Raporda bir sıvı kaybından bahsediliyor? Böylesi bir sıvı kaybı ne tür durumlarda yaşanır?

Ölüm öncesi, sonrası veya ölüm esnasında yüksek ısıya maruz kalmasına ilişkilendirmek gerekiyor. Günlerce sıvı alamamasından daha ileri bir durum raporda belirtilenler.

Habur’da yapılan otopsi işlemlerine katıldınız ve değişik bazı otopsi raporlarını inceleme şansınız da oldu. Elinizdeki veriler de olayla ilgili anlatımları doğuruluyor mu?

Evet. Habur’da gözlemci olarak katıldığım otopsilerde en az 2 tane yanmış cenaze gördüm. Birçok otopsi raporunu okuma şansım oldu. Çok sayıda kömürleşme yaşanmış, bedenin boyutları ufalmış, 30-40 santim boyutlara düşmüş, tamamen kömür olmuş cenazelere ait raporları okudum.

Bu yanma biçimi oradaki farklı bir şeyin, örneğin bir yatağın yanmasından mı yoksa daha farklı ve güçlü bir şeyin yanmasından mı kaynaklı?

O bodrumda yatak var mıydı ya da başka bir şey. Bunlar ikinci soru. Birinci soru oradaki insanların canlı olarak çıkarılmaması sorunu. Bir türlü yaralıların da olduğu kişiler çıkarılamıyor. Muhtemelen görgü tanıklarının anlatımlarıyla uyumlu olarak oradaki silahlı güçler bodrumdakileri öldürdüler ve sonra yangın meydana geldi. Bunu kim yaptı? Nasıl yaptı? Bunu bulmak devletin sorumluluğunda. Tabii ki bu akıllara farklı sorular da getiriyor. Devlet çok büyük hukuksuzluk yaparak, 150 yılı aşkın hukuk fakülteleri olan bir cumhuriyet gibi, yani hukuka uyan bir devlet gibi değil bir Kongo Cumhuriyeti gibi hem oradaki insanların sağlık hakkına ulaşımı engelledi, onları öldürdü ve de olay sonrası nitelikli bir inceleme yapmadı. Devleti orada temsil eden kişilerin sorumluluğu çok büyük.

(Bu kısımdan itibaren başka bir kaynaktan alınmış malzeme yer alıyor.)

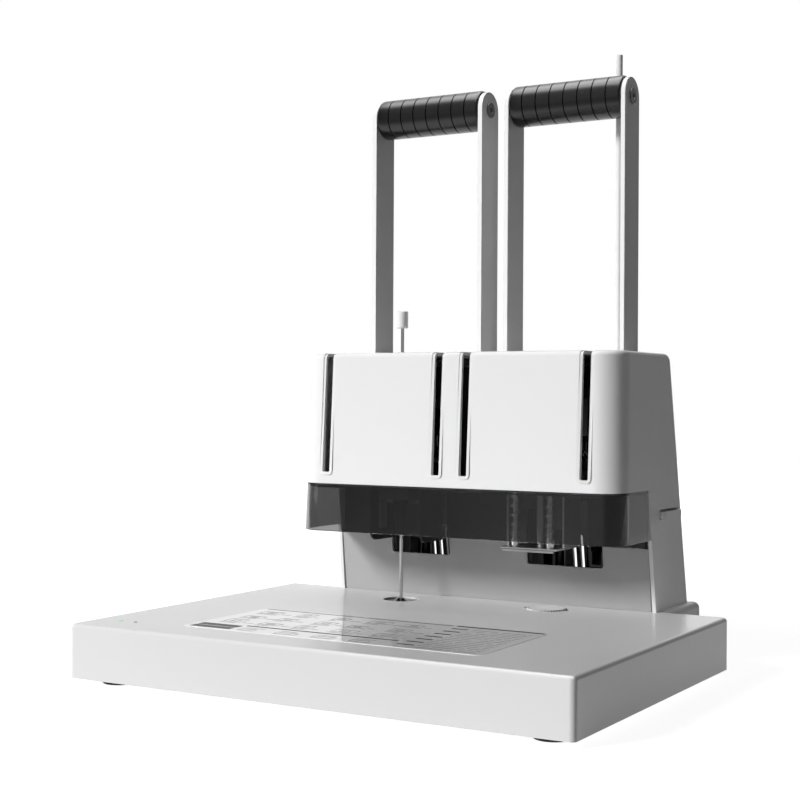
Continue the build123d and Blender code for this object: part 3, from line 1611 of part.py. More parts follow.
plate_top = base_top + yoke_plate_top_rise
pieces = {
    "base_cover": base_cover.part,
    "base_plate": base_plate.part,
    "rubber_feet": rubber_feet.part,
    "rear_plinth": rear_plinth.part,
    "status_lights": status_lights.part,
    "label": label.part,
    "die_seat": die_seat.part,
    "lower_die": lower_die.part,
    "drill_pad": drill_pad.part,
    "housing": housing.part,
    "rear_cover": rear_cover.part,
    "back_wall": back_wall.part,
    "chassis_plate": chassis_plate.part,
    "visor": visor.part,
    "head_floor": head_floor.part,
    "rivet_yoke": yoke(rivet_x, bracket_half_width - bracket_thickness, plate_top, True),
    "drill_yoke": yoke(drill_x, foot_half_width - foot_sheet - foot_side_gap, spindle_top, False),
    "rivet_bracket": rivet_bracket.part,
    "insulator": insulator.part,
    "heater_block": heater_block.part,
    "upper_die": upper_die.part,
    "needle_rod": needle_rod.part,
    "needle_knob": needle_knob.part,
    "needle_bush": needle_bush.part,
    "spindle_housing": spindle_housing.part,
    "spindle_bearings": spindle_bearings.part,
    "drill_motor": drill_motor.part,
    "drill_chuck": drill_chuck.part,
    "hollow_drill": hollow_drill.part,
    "presser_foot": presser_foot.part,
    "presser_rods": presser_rods.part,
    "presser_springs": presser_springs.part,
    "rivet_tube": rivet_tube.part,
    "tube_guide": tube_guide.part,
    "cutter_bracket": cutter_bracket.part,
    "cutter_lever": cutter_lever.part,
    "cutter_blade": cutter_blade.part,
    "tube_chute": tube_chute.part,
    "power_inlet": power_inlet.part,
    "switch_bezel": switch_bezel.part,
    "power_rocker": power_rocker.part,
    "control_board": control_board.part,
    "cover_screws": cover_screws.part,
    "pivot_bushes": pivot_bushes.part,
    "guide_rods": guide_rods.part,
    "return_springs": return_springs.part,
}
for station, x in zip(("rivet", "drill"), stations):
    pieces[f"{station}_frame"] = station_frame(x)
    pieces[f"{station}_rack"] = rack(x)
    pieces[f"{station}_gear"] = sector_gear(x)
    pieces[f"{station}_handle_bars"] = handle_bars(x)
    pieces[f"{station}_arms"] = handle_arms(x)
    pieces[f"{station}_end_screws"] = end_screws(x)
    pieces[f"{station}_grip"] = grip(x)

for name, piece in pieces.items():
    piece.label = name
    export_step(piece, f"parts/{name}.step")
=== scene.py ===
import json
import math

import bmesh
import bpy
import numpy as np
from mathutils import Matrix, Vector

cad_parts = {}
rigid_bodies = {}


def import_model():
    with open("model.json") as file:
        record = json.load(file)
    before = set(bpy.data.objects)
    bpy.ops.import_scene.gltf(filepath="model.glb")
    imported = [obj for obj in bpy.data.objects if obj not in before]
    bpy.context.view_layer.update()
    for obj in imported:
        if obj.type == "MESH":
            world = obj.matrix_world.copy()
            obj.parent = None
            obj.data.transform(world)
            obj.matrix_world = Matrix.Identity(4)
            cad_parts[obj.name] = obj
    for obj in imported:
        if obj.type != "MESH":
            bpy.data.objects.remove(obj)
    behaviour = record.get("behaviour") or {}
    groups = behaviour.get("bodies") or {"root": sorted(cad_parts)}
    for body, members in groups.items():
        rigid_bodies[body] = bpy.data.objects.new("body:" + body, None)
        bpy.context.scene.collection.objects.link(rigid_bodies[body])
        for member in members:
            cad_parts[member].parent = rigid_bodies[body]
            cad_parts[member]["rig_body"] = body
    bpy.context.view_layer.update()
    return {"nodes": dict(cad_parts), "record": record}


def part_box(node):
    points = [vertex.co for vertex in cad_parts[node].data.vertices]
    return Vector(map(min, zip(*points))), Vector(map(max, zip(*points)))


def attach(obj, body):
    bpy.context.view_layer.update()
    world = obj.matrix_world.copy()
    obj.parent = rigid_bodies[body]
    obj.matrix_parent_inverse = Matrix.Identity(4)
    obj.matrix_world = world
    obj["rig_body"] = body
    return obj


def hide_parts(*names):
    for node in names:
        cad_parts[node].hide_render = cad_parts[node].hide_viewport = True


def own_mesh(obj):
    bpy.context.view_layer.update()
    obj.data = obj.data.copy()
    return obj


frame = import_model()
nodes = frame["nodes"]
bodyOfNode = {name: part["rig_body"] for name, part in nodes.items()}
slotOfNode = {row["node"]: row["material_slot"] for row in frame["record"]["subparts"]}
print("frame loaded:", len(nodes), "nodes")


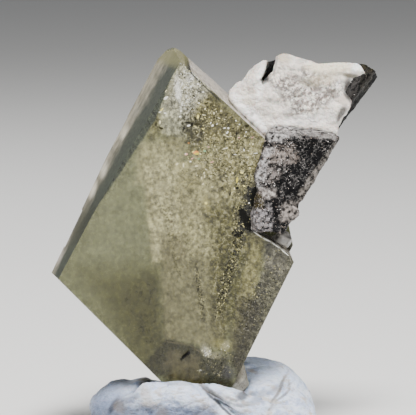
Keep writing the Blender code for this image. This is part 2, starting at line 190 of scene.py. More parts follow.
def ramp_between(tree, value, low, high, to_low=0.0, to_high=1.0):
    """A smooth step of a value from one range to another."""
    step = node(
        tree, "ShaderNodeMapRange", {"interpolation_type": "SMOOTHSTEP"},
        {"Value": value, "From Min": low, "From Max": high, "To Min": to_low, "To Max": to_high},
    )
    return step.outputs["Result"]


def mix_colours(tree, share, first, second, blend="MIX"):
    """Two colours mixed by a share."""
    step = node(
        tree, "ShaderNodeMix", {"data_type": "RGBA", "blend_type": blend},
        {0: share, 6: first, 7: second},
    )
    return step.outputs[2]


def scaled(tree, vector, factor):
    """A vector times a number."""
    step = node(tree, "ShaderNodeVectorMath", {"operation": "SCALE"}, {0: vector, "Scale": factor})
    return step.outputs[0]


def noise_of(tree, place, scale, detail, roughness, output="Fac"):
    """A cloudy noise's value or colour."""
    step = node(
        tree, "ShaderNodeTexNoise", {},
        {"Vector": place, "Scale": scale, "Detail": detail, "Roughness": roughness},
    )
    return step.outputs[output]


def wandering(tree, place, scale, detail, roughness, amount):
    """A noisy shift around zero that makes a border ragged."""
    cloud = noise_of(tree, place, scale, detail, roughness, "Color")
    return scaled(tree, vector_step(tree, "SUBTRACT", cloud, (0.5, 0.5, 0.5)), amount)


def turned_about_y(tree, vector, angle):
    """A vector turned about the model's Y."""
    step = node(
        tree, "ShaderNodeVectorRotate", {"rotation_type": "Y_AXIS"}, {"Vector": vector, "Angle": angle},
    )
    return step.outputs[0]


def coordinate(tree, place, axis):
    """One coordinate of a place."""
    return node(tree, "ShaderNodeSeparateXYZ", {}, {0: place}).outputs[axis]


def millimetres(tree):
    """The surface's place in the model's own millimetres."""
    return scaled(tree, node(tree, "ShaderNodeTexCoord").outputs["Object"], 1000.0)


def new_group(name, inputs, outputs):
    """A shader node group with named sockets, and its input and output nodes."""
    group = bpy.data.node_groups.new(name, "ShaderNodeTree")
    for label, kind, value in inputs:
        socket = group.interface.new_socket(label, in_out="INPUT", socket_type=kind)
        if value is not None:
            socket.default_value = value
    for label, kind in outputs:
        group.interface.new_socket(label, in_out="OUTPUT", socket_type=kind)
    entry = group.nodes.new("NodeGroupInput")
    leave = group.nodes.new("NodeGroupOutput")
    return group, entry.outputs, leave.inputs


def use_group(tree, group, inputs):
    """Place a node group in a material with its own values."""
    item = node(tree, "ShaderNodeGroup", {"node_tree": group}, inputs)
    return item.outputs


def make_patch_group():
    """A soft-edged ragged oval in the X-Z plane, or an egg where its size in Y is small."""
    group, given, result = new_group(
        "ragged_patch",
        [("Place", "NodeSocketVector", None), ("Centre", "NodeSocketVector", (0, 0, 0)),
         ("Half Size", "NodeSocketVector", (1, 1, 1)), ("Turn", "NodeSocketFloat", 0.0),
         ("Softness", "NodeSocketFloat", 0.4), ("Raggedness", "NodeSocketFloat", 0.3),
         ("Grain", "NodeSocketFloat", 0.5)],
        [("Mask", "NodeSocketFloat")],
    )
    shift = vector_step(group, "SUBTRACT", given["Place"], given["Centre"])
    turned = turned_about_y(group, shift, given["Turn"])
    shares = vector_step(group, "DIVIDE", turned, given["Half Size"])
    wobble = wandering(group, given["Place"], given["Grain"], 4.0, 0.65, given["Raggedness"])
    reach = vector_step(group, "LENGTH", vector_step(group, "ADD", shares, wobble))
    outer = calculate(group, "ADD", 1.0, given["Softness"])
    inner = calculate(group, "SUBTRACT", 1.0, given["Softness"])
    group.links.new(ramp_between(group, reach, outer, inner), result["Mask"])
    return group


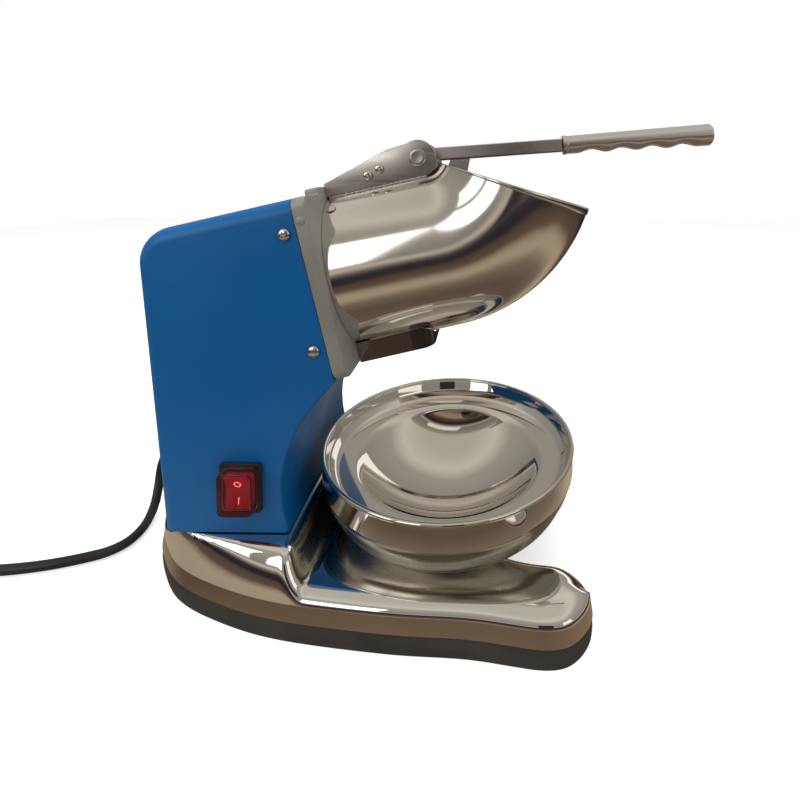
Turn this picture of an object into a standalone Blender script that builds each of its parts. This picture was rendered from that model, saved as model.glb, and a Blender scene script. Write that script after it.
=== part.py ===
"""Electric ice shaver: tilted blade drum with an elbow mouth, press lever, motor housing, two-armed base.

Metres, +Z up.  +X is the front (lever grip), -Y the side with the switch.  The origin is the centre of
the object's box on the surface that it stands on.  The head (drum, motor and bracket) has its own frame:
s runs forward along the drum's axis from the face of the front casting, n points up from that axis.
"""
import math

import bmesh
import bpy
from mathutils import Matrix, Vector
from mathutils.geometry import delaunay_2d_cdt

# Clearance between touching solids, and how far a cutter runs past what it cuts
GAP = 0.0003
PAST = 0.002
FAR_PAST = 0.020

# Base: plan outline of the skirt, one half, from the rear centre round the tip of an arm into the notch
OUTLINE = [
    (-0.19675, 0.0), (-0.1905, 0.0240), (-0.1785, 0.0405), (-0.1580, 0.0585), (-0.1280, 0.0715),
    (-0.0860, 0.0825), (-0.0230, 0.0900), (0.0230, 0.0925), (0.0500, 0.0960), (0.0660, 0.0980),
    (0.0800, 0.0966), (0.0910, 0.0893), (0.0982, 0.0790), (0.0985, 0.0690), (0.0935, 0.0585),
    (0.0830, 0.0512), (0.0620, 0.0480), (0.0450, 0.0410), (0.0355, 0.0220), (0.0335, 0.0),
]
OUTLINE_STEPS = 3
NOTCH_START = 13
SKIRT_HEIGHT = 0.012
SKIRT_WALL = 0.005
SKIRT_LIP_WIDTH = 0.004
SKIRT_LIP_HEIGHT = 0.003
CREASE_HEIGHT = 0.022
CREASE_INSET = 0.0015
CASTING_WALL = 0.003
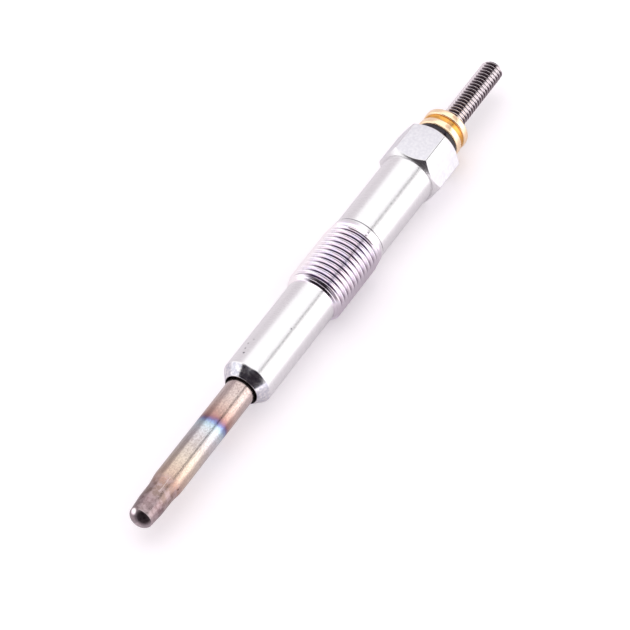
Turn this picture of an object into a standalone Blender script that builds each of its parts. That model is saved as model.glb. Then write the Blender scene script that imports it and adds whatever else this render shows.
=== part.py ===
"""A diesel glow plug, lying on one flat of its hexagon.

The plug is a row of turned pieces on one axis. Each piece is drawn as a
section of (station, radius) points and spun about its own Z axis, with the
pole of the heater's nose at station zero and the terminal at the far end.
The empty plug_axis then lays that axis along X, tip towards -X.
"""

import math

import bmesh
import bpy

MM = 0.001

# Heater sheath: the closed tube that glows
sheath_diameter = 4.88 * MM
swage_reduction = 0.54 * MM
nose_reduction = 0.46 * MM
nose_height = 1.0 * MM
nose_taper = 2.75 * MM
neck_length = 2.5 * MM
swage_length = 2.6 * MM
sheath_reach = 29.55 * MM
sheath_insertion = 13.0 * MM
sheath_wall = 0.6 * MM
sheath_rim = 0.15 * MM
nose_wall = 0.9 * MM

# Heater inside the sheath: two wire coils packed in insulating powder
wire_diameter = 0.32 * MM
powder_wall = 0.26 * MM
lead_length = 2.0 * MM
lead_turns = 1.5
heating_turns = 11
heating_pitch = 0.8 * MM
wire_bend = 0.45 * MM
powder_web = 0.7 * MM
passage_reach = 0.3 * MM
control_turns = 13
control_pitch = 0.9 * MM
turns_on_spigot = 3
seal_length = 2.4 * MM

# Shell: one steel turning with the sealing cone, the thread and the hexagon
cone_length = 1.55 * MM
cone_land = 0.13 * MM
cone_blend = 0.2 * MM
mouth_gap = 0.38 * MM
mouth_depth = 2.4 * MM
lower_shank_diameter = 8.46 * MM
lower_shank_length = 19.1 * MM
thread_diameter = 9.96 * MM
thread_front_diameter = 9.52 * MM
thread_chamfer = 0.65 * MM
thread_lead = 0.85 * MM
thread_length = 10.8 * MM
thread_tail = 2.55 * MM
thread_collar_diameter = 9.24 * MM
thread_collar_length = 0.2 * MM
upper_shank_diameter = 9.02 * MM
upper_shank_length = 15.75 * MM
hexagon_flats = 10.0 * MM
hexagon_corner_trim = 0.055 * MM
hexagon_length = 7.9 * MM
hexagon_chamfer = 0.85 * MM
hexagon_chamfer_depth = 0.97 * MM
bore_reach = 1.0 * MM
counterbore_depth = 4.2 * MM
thread_pitch = 1.0 * MM
thread_depth = 0.61 * MM
thread_entry = 0.245

# Terminal end: rod, seal, insulator and round nut
rod_diameter = 3.5 * MM
rod_powder_wall = 0.5 * MM
rod_step = 1.2 * MM
spigot_chamfer = 0.15 * MM
stud_diameter = 3.88 * MM
stud_reach = 15.8 * MM
stud_chamfer = 0.62 * MM
stud_pitch = 0.7 * MM
stud_thread_depth = 0.43 * MM
stud_thread_under_nut = 1.9 * MM
stud_entry = 0.22
o_ring_cord = 1.2 * MM
insulator_diameter = 7.7 * MM
insulator_thickness = 1.6 * MM
insulator_rounding = 0.22 * MM
nut_diameter = 7.94 * MM
nut_length = 3.7 * MM
nut_groove_depth = 0.4 * MM
nut_groove_width = 1.1 * MM
nut_front_ridge = 1.35 * MM
nut_rounding = 0.3 * MM

# Clearances between neighbouring pieces
press_gap = 0.04 * MM
wire_gap = 0.06 * MM
face_gap = 0.05 * MM

# Facets round each kind of piece
shell_sides = 36
tube_sides = 36
rod_sides = 24
wire_sides = 6
wire_steps_per_turn = 12


# Radii that follow from the diameters above
sheath_r = sheath_diameter / 2
neck_r = sheath_r - swage_reduction / 2
nose_r = neck_r - nose_reduction / 2
wire_r = wire_diameter / 2
neck_bore_r = neck_r - sheath_wall
sheath_bore_r = sheath_r - sheath_wall
coil_r = neck_bore_r - press_gap - powder_wall - wire_gap - wire_r
spigot_r = coil_r - wire_r - wire_gap
rod_front_r = sheath_bore_r - press_gap - rod_powder_wall - press_gap
rod_r = rod_diameter / 2
stud_r = stud_diameter / 2
shell_bore_r = sheath_r + press_gap
mouth_r = sheath_r + mouth_gap
cone_front_r = mouth_r + cone_land
hexagon_r = hexagon_flats / 2
hexagon_corner_r = hexagon_r / math.cos(math.pi / 6) - hexagon_corner_trim
hexagon_face_r = hexagon_corner_r - hexagon_chamfer_depth
counterbore_r = rod_r + press_gap + o_ring_cord + press_gap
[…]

Bosna’da bulundunuz, Gazze’de bulundunuz. Yaşananların vahameti noktasında bir paralellik kuruyor musunuz?

İnsanın vahşet yeteneklerinin sınırı yok. Gazze’de böyle, Bosna’da böyle, Cizre’de de böyle oldu maalesef. Oradaki operasyonlara katılanlar dahil hiçbiri çocuklarına, en sevdikleri insanlara "ya biz böyle de yaptık" diyemeyecekler. Hiç kimsenin yüzü kızarmadan anlatamayacağı bir olay yaşandı. Bosna’da yaşananlarla ilgili şunu söyleyeyim; İnsanlarda hangi dil, ırk veya politik düşünceden olursa olsun bir ‘vicdan’ vardır. Asla keşfedilmeyecek bazı toplu mezarlar bizzat bu katliamlara tanık olan Sırp askerleri tarafından ihbar edildi. Türkiye’de de 90’lı yıllarda görev yapmış bir polis memuru yıllar sonra itiraf etti neler yaptıklarını. Cizre için de birkaç yıl sonra birileri bunu açıklayacaktır. Cizre, detaylarını incelemeyi gerektirmeyecek kadar göz göre göre oldu. Televizyonların naklen yayınları sırasında oldu. Tarihimiz için çok acı ve trajik bir olaydır. Onlarca yıl sonra yine aynı acıyla hatırlanacak bir olay. Ben gerçekten bu vahşetin sorumlularının yargı önüne çıkarılmasını çok isterim.